A new book revisits one of the most famous poems in American history, suggesting that we get it wrong, we misinterpret it. David Orr, a professor at Cornell and writer for The New York Times Book Review, wrote The Road Not Taken: Finding America in the Poem Everyone Loves and Almost Everyone Gets Wrong. Robert Frost's poem has entered mainstream culture, cited everywhere, since its publication in August of 1915. It is commonly read as a praise of individualism where an individual courageously chooses the more difficult and challenging of two roads, but others argue that the poem suggests in its middle verses a more biting commentary on human self-deception, where a person chooses between identical roads and yet later romanticizes the decision as life altering. Orr seems to suggest that Frost may have intended both.
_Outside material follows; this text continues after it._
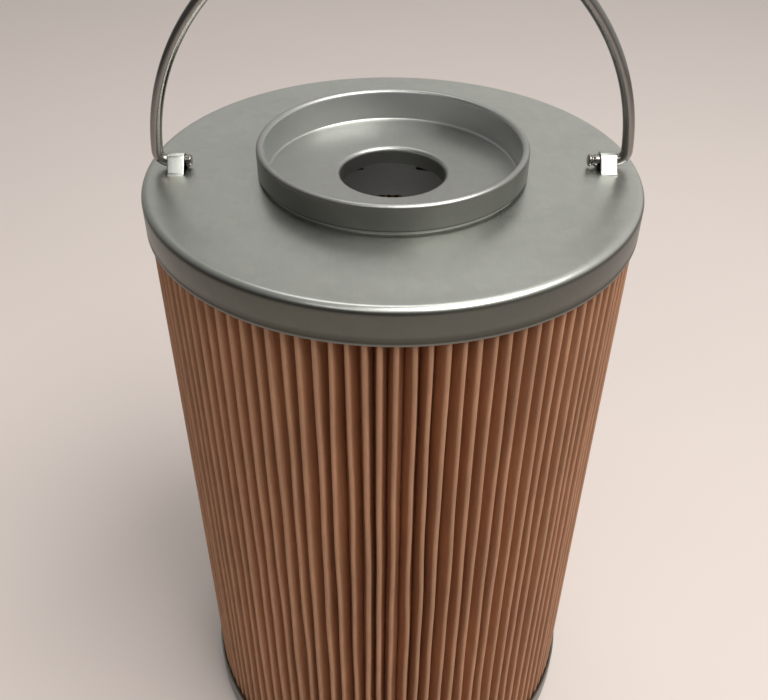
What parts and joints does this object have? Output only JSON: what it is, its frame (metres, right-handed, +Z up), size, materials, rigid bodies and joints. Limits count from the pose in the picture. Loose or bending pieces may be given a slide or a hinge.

A short interview with Orr can be found here.

"The Road Not Taken"
by Robert Frost

Two roads diverged in a yellow wood,
And sorry I could not travel both
And be one traveler, long I stood
And looked down one as far as I could
To where it bent in the undergrowth;

Then took the other, as just as fair,
And having perhaps the better claim,
Because it was grassy and wanted wear;
Though as for that the passing there
Had worn them really about the same,

And both that morning equally lay
In leaves no step had trodden black.
Oh, I kept the first for another day!
Yet knowing how way leads on to way,
I doubted if I should ever come back.

I shall be telling this with a sigh
Somewhere ages and ages hence:
Two roads diverged in a wood, and I—
I took the one less traveled by,
And that has made all the difference.